As I started this blog last night, I was staring at 5 months... well almost. It was 5 months at 8:07 am today, the 27th....
5 months of crazyness, emptiness and denial...
5 months of wishing I could turn back time...
5 months of struggles to keep my head...
5 months of wanting to salvage my relationship while realizing it, too, needs to take its natural course...
5 months of constant doubt about how this could have happened...
5 months of trying to honour your memory...
5 lonely months without holding you, my baby girl...
As I reflect on those 5 months, I can't help but be grateful...
Grateful for my family's love, support but more importantly for my family's health...
Grateful for your dad's family: their love, their support but most importantly the fact that they are also in good health...
Grateful that I am able to grieve...
Grateful that I am able to cry...
Grateful that I am able to laugh...
Grateful that I am able to look at a baby and smile...

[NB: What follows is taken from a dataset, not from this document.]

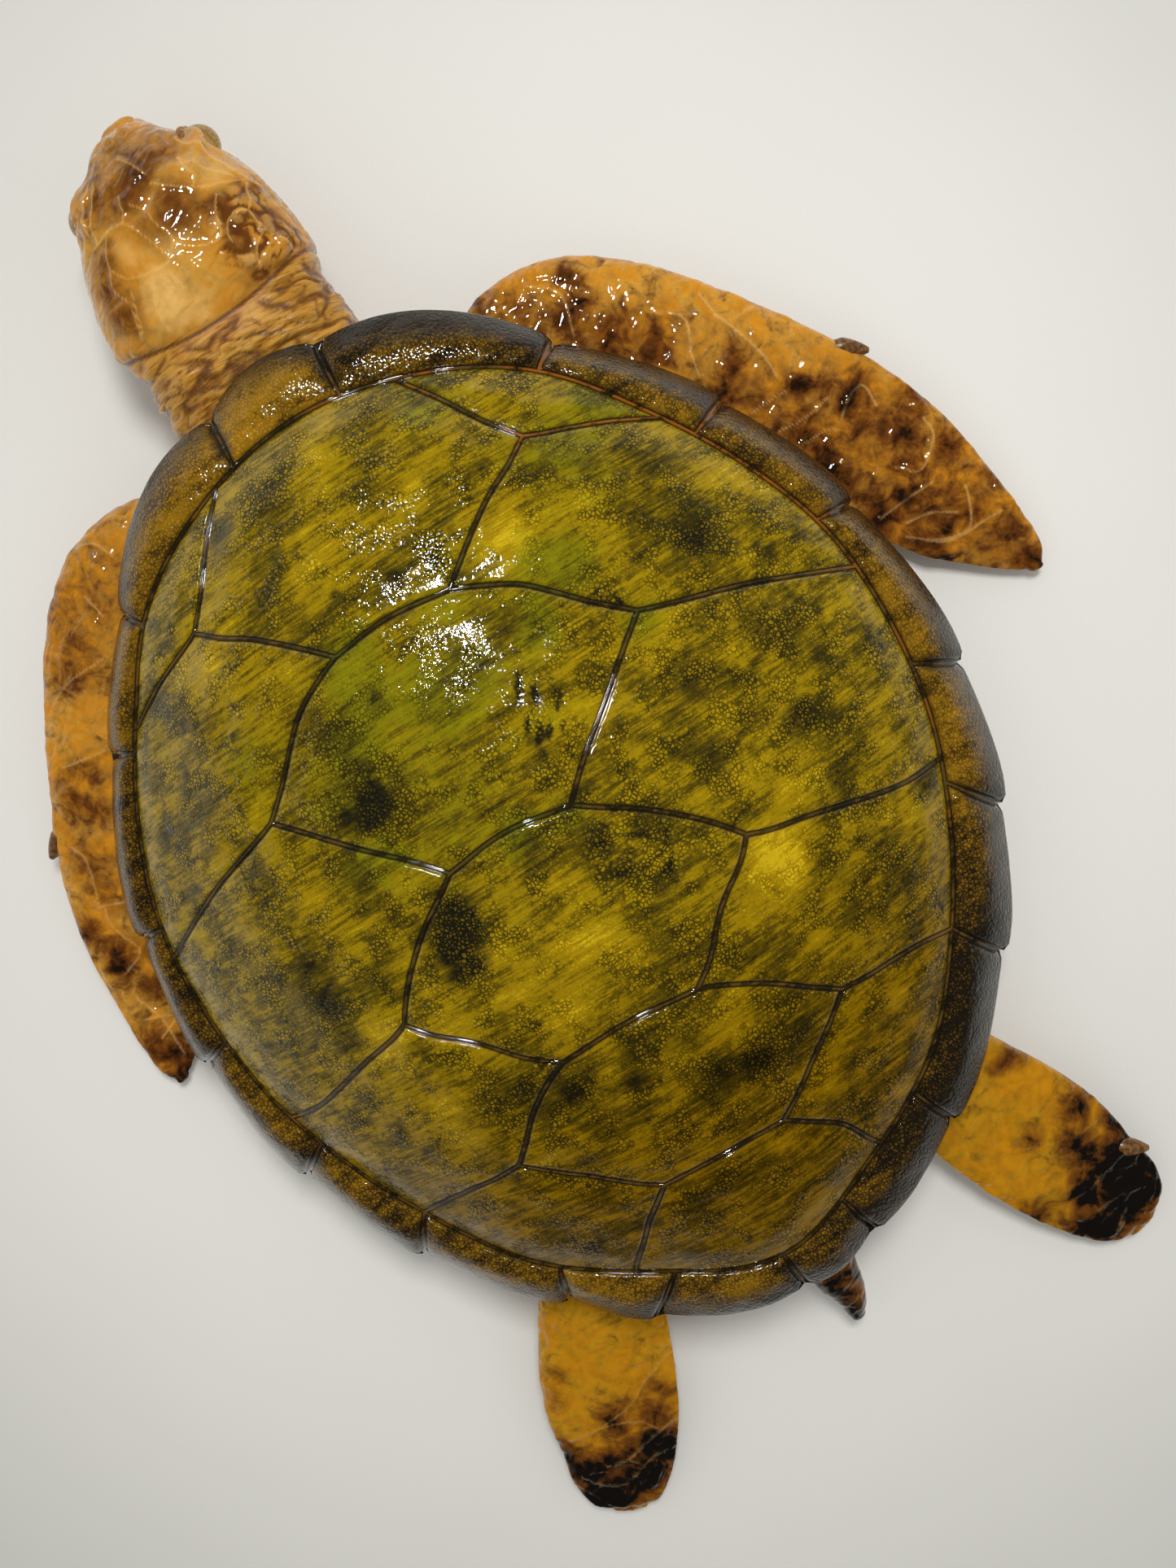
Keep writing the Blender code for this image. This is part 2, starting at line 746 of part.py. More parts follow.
def add_mouth(bm):
    """The line between the jaws, from one corner round the beak to the other."""
    side = []
    for (y, x, half, low, high), height in zip(HEAD_SECTIONS, MOUTH_HEIGHT):
        off_middle = abs(2 * height - low - high) / (high - low)
        width = half * (1 - off_middle**HEAD_SQUARENESS) ** (1 / HEAD_SQUARENESS)
        side.append((x, y, height, width))
    right = [Vector((x + width, y, z)) * MM for x, y, z, width in side]
    left = [Vector((x - width, y, z)) * MM for x, y, z, width in side]
    x, y, z, _ = side[0]
    path = [*reversed(left), Vector((x, y + 2, z)) * MM, *right]
    tube(bm, smooth_path(path, 8 * MM), 4, MOUTH_RADIUS, closed=False)


def add_ball(bm, place, radius):
    made = bmesh.ops.create_uvsphere(
        bm, u_segments=EYE_SEGMENTS, v_segments=EYE_SEGMENTS * 2 // 3, radius=radius
    )
    bmesh.ops.translate(bm, verts=made["verts"], vec=Vector(place) * MM)


def build_head(parts, cutters, material, belly):
    head = new_object(
        "head_and_neck", loft(body_rings(HEAD_SECTIONS, HEAD_SIDES, HEAD_SQUARENESS)), parts, material
    )
    add_subdivision(head, 1)
    lids = bmesh.new()
    add_eyelids(lids)
    add_boolean(head, new_object("eyelid_rings", lids, cutters), "UNION")
    sockets = bmesh.new()
    for place in EYE_PLACES.values():
        add_ball(sockets, place, EYE_RADIUS + 2 * GAP)
    add_boolean(head, new_object("eye_sockets", sockets, cutters), "DIFFERENCE")
    mouth = bmesh.new()
    add_mouth(mouth)
    add_boolean(head, new_object("mouth_line", mouth, cutters), "DIFFERENCE")
    add_boolean(head, belly, "DIFFERENCE")


def build_eyes(parts, material):
    for name, place in EYE_PLACES.items():
        bm = bmesh.new()
        add_ball(bm, place, EYE_RADIUS)
        new_object(name, bm, parts, material)


def claw(place, direction, cutters, name):
    bm = bmesh.new()
    bmesh.ops.create_cone(
        bm, cap_ends=True, segments=CLAW_SIDES, radius1=CLAW_RADIUS, radius2=CLAW_TIP_RADIUS,
        depth=CLAW_LENGTH
    )
    turn = Vector(direction).to_track_quat("Z", "Y").to_matrix().to_4x4()
    bmesh.ops.transform(bm, matrix=Matrix.Translation(Vector(place) * MM) @ turn, verts=bm.verts)
    return new_object(name, bm, cutters)


def posed(sections, pivot, turn, shift):
    """The sections turned about a pivot in the plan, then shifted."""
    spin = Matrix.Rotation(turn, 2)
    centre = Vector(pivot)
    result = []
    for lead_x, lead_y, trail_x, trail_y, height, thick in sections:
        lead = spin @ (Vector((lead_x, lead_y)) - centre) + centre + Vector(shift)
        trail = spin @ (Vector((trail_x, trail_y)) - centre) + centre + Vector(shift)
        result.append((*lead, *trail, height, thick))
    return result


def build_flipper(name, sections, side, claw_at, parts, cutters, material, belly):
    """A flipper from right-hand sections; side -1 mirrors it to the left."""
    rings = flipper_rings(sections)
    placed = [[Vector((side * p.x, p.y, p.z)) for p in ring] for ring in rings]
    flipper = new_object(name, loft(placed), parts, material)
    add_subdivision(flipper, 1)
    if claw_at:
        x, y, z = claw_at
        out, back, down = CLAW_DIRECTION
        cone = claw((side * x, y, z), (side * out, -back, -down), cutters, name + "_claw")
        add_boolean(flipper, cone, "UNION")
    add_boolean(flipper, belly, "DIFFERENCE")


def build_limbs(parts, cutters, material, belly):
    shared = (parts, cutters, material, belly)
    build_flipper("front_flipper_right", FRONT_SECTIONS, 1, FRONT_CLAW, *shared)
    tuck = (FRONT_PIVOT, -LEFT_TUCK, LEFT_TUCK_SHIFT)
    left = posed(FRONT_SECTIONS, *tuck)
    x, y, _, _, z, _ = posed([(*FRONT_CLAW[:2], 0, 0, FRONT_CLAW[2], 0)], *tuck)[0]
    build_flipper("front_flipper_left", left, -1, (x, y, z), *shared)
    build_flipper("hind_flipper_right", HIND_SECTIONS, 1, HIND_CLAW, *shared)
    left = posed(HIND_SECTIONS, (0, 0), 0, HIND_LEFT_SHIFT)
    build_flipper("hind_flipper_left", left, -1, None, *shared)
    tail = new_object("tail", loft(body_rings(TAIL_SECTIONS, TAIL_SIDES, 2.0)), parts, material)
    add_boolean(tail, belly, "DIFFERENCE")


def centre_over_origin(collections):
    """Moves everything so that the turtle's box stands centred on the origin."""
    bpy.context.view_layer.update()
    graph = bpy.context.evaluated_depsgraph_get()
    points = []
    for obj in collections[0].objects:
        mesh = obj.evaluated_get(graph).to_mesh()
        flat = np.empty(len(mesh.vertices) * 3)
        mesh.vertices.foreach_get("co", flat)
        points.append(flat.reshape(-1, 3))
        obj.evaluated_get(graph).to_mesh_clear()
    everything = np.concatenate(points)
    middle = (everything.min(axis=0) + everything.max(axis=0)) / 2
    shift = Matrix.Translation((-middle[0], -middle[1], 0))
    for collection in collections:
        for obj in collection.objects:
            obj.data.transform(shift)


def main():
    clear_scene()
    parts = new_collection("sea_turtle")
    cutters = new_collection("cutters", hidden=True)
    materials = {name: new_material(name) for name in COLOURS}
    belly = belly_cutter(cutters)
    build_carapace(parts, materials["shell"])
    build_plastron(parts, materials["belly_plate"])
    build_head(parts, cutters, materials["skin"], belly)
    build_eyes(parts, materials["eye_glass"])
    build_limbs(parts, cutters, materials["skin"], belly)
    centre_over_origin([parts, cutters])


main()
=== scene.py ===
"""The looks of a mounted sea turtle: shell, skin, claws, eyes and belly plate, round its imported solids.

Everything is drawn about the shell's own centre, as the solids are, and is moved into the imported
frame when it is finished. +Y runs towards the beak, +X to the turtle's right and +Z up. Tables of
places are in millimetres.
"""

import math
import random

import bmesh
import bpy
import numpy as np
from mathutils import Matrix, Vector, noise
from mathutils.kdtree import KDTree


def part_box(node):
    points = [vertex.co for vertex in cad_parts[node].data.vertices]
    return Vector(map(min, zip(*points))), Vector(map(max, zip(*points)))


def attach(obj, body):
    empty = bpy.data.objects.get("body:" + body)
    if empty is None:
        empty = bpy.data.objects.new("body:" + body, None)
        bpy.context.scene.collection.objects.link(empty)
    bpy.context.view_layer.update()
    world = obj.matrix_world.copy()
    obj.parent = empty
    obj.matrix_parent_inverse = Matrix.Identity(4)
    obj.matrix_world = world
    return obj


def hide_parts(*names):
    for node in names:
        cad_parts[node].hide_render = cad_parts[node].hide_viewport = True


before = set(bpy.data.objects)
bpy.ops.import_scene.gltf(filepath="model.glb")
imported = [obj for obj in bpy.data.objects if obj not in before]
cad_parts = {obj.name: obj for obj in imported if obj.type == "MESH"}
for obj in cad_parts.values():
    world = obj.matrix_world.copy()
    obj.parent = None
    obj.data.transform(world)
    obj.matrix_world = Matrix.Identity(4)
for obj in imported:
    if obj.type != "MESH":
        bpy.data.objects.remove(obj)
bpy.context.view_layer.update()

MM = 0.001

# The photograph's camera, about the shell's centre
CAMERA_PLACE = (0.1316, 0.0566, 0.8585)
CAMERA_RIGHT = (0.8623, -0.5005, -0.0777)
CAMERA_UP = (0.49, 0.8632, -0.1217)
CAMERA_HEIGHT_ANGLE = math.radians(50)
CAMERA_SENSOR = 24  # millimetres, along the picture's height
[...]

Grateful that I can offer some support to an angel mom who needs a long distance hug...
Grateful that I am alive...
And lately, I find myself grateful for different reasons...
Grateful that I am able to slow time down to breathe deeper and more intently....
Grateful that I am able to appreciate every moment for what it brings...
Grateful that some time in October there will be answers...
Grateful that my desire to live... and to be a mother have not left me...
Grateful that you send me signs that I am able to recognize...
Grateful that I feel you with me, always...
5 months ago... I held you for the longest time... and for the last time...
5 months ago.. I embraced every moment you gave us... every ounce of the fighter you had in you...
5 months ago... I said so long to my baby girl... and hello to my Guardian Angel...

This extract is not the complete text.